Thanks, Peter. I’ve not read ‘O Caledonia’, but clearly now must. Any novelist who can work the word ‘paraclete’ in somewhere deserves admiration. James Joyce, unsurprisingly, has it in chapter 4 of ‘A portrait of the artist as a young man’, in the context of the hero’s religious self-tortures. ‘… the divine gloom and silence wherein dwelt the unseen Paraclete, whose symbols were a dove and a mighty wind …’
I’ve never succeeded in getting inside Paraclete, Newton: it would be interesting to see if there’s any Paraclete imagery there.
Really interesting to read this. By some strange turn of fate, the house that I bought in Seaford, East Sussex some eight years ago, contained the last will and testament of William Hamerton, the former Minister of Paraclete, who was I imagine buried beneath the altar there as per his instructions. (Yes – it has taken me this long to Google him!)
It is a fascinating document, and hard to read in places, but filled with the religious commitment that one would expect from a man of his stature.

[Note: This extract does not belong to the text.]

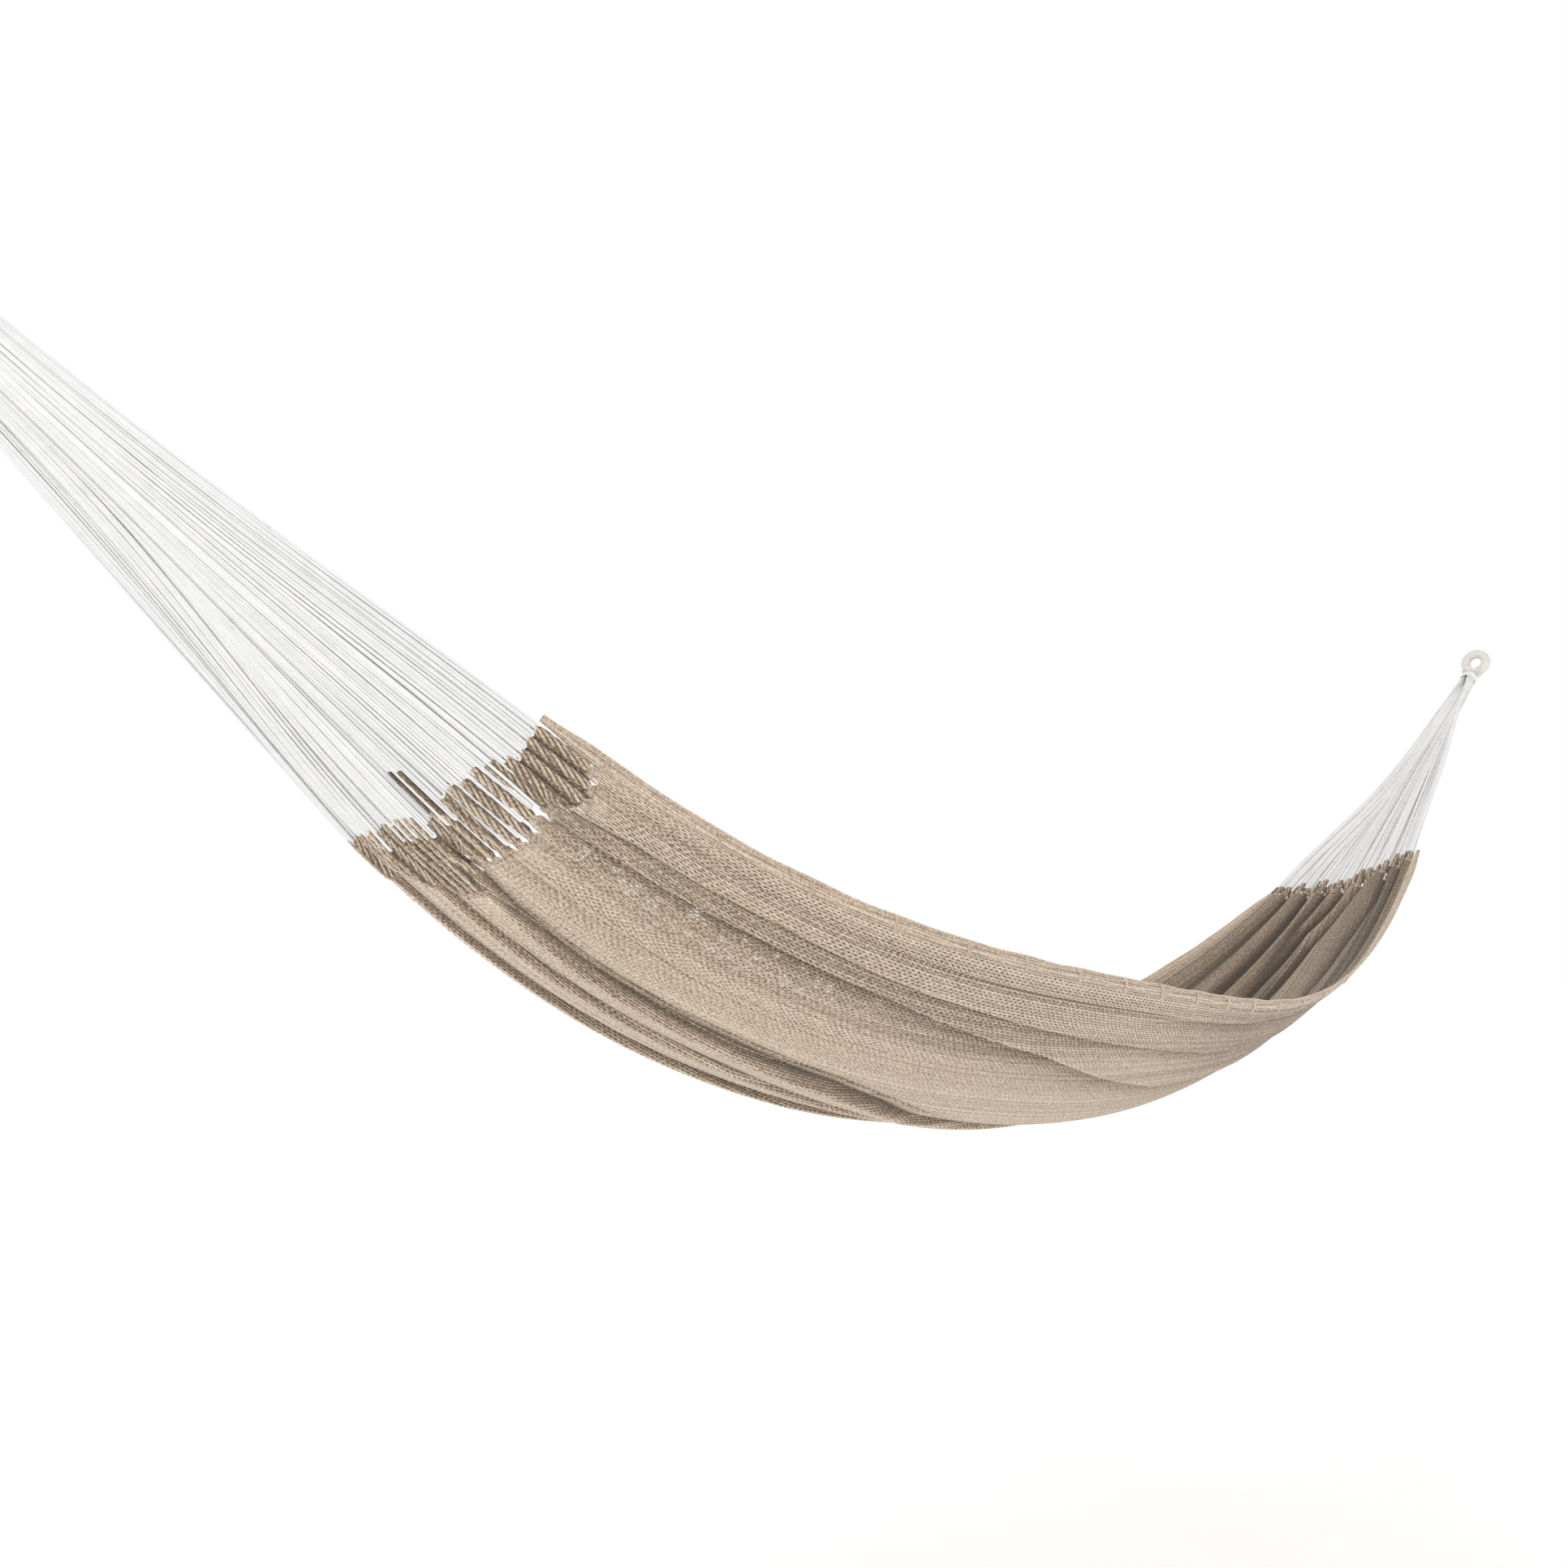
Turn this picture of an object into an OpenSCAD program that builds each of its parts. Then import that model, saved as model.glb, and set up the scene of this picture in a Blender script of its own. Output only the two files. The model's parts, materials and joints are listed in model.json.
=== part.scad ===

I will at some point try and return this to Paraclete where I feel that it should belong, but in the meantime, I can send photographs if they are of interest?
Ps. I should add, the spelling of Hamerton with one M is the way that it is written on his will. The will also appears to have been sent to Canterbury for approval, or even written before the court there. I imagine this was a requirement for all Ministers at that time.
Many thanks, Ric – this is fascinating. Please do send any photos (I can add them to the blog if you’re content.) I don’t know the good people of Paraclete, but I’m sure they’d be happy to hear from you about the will.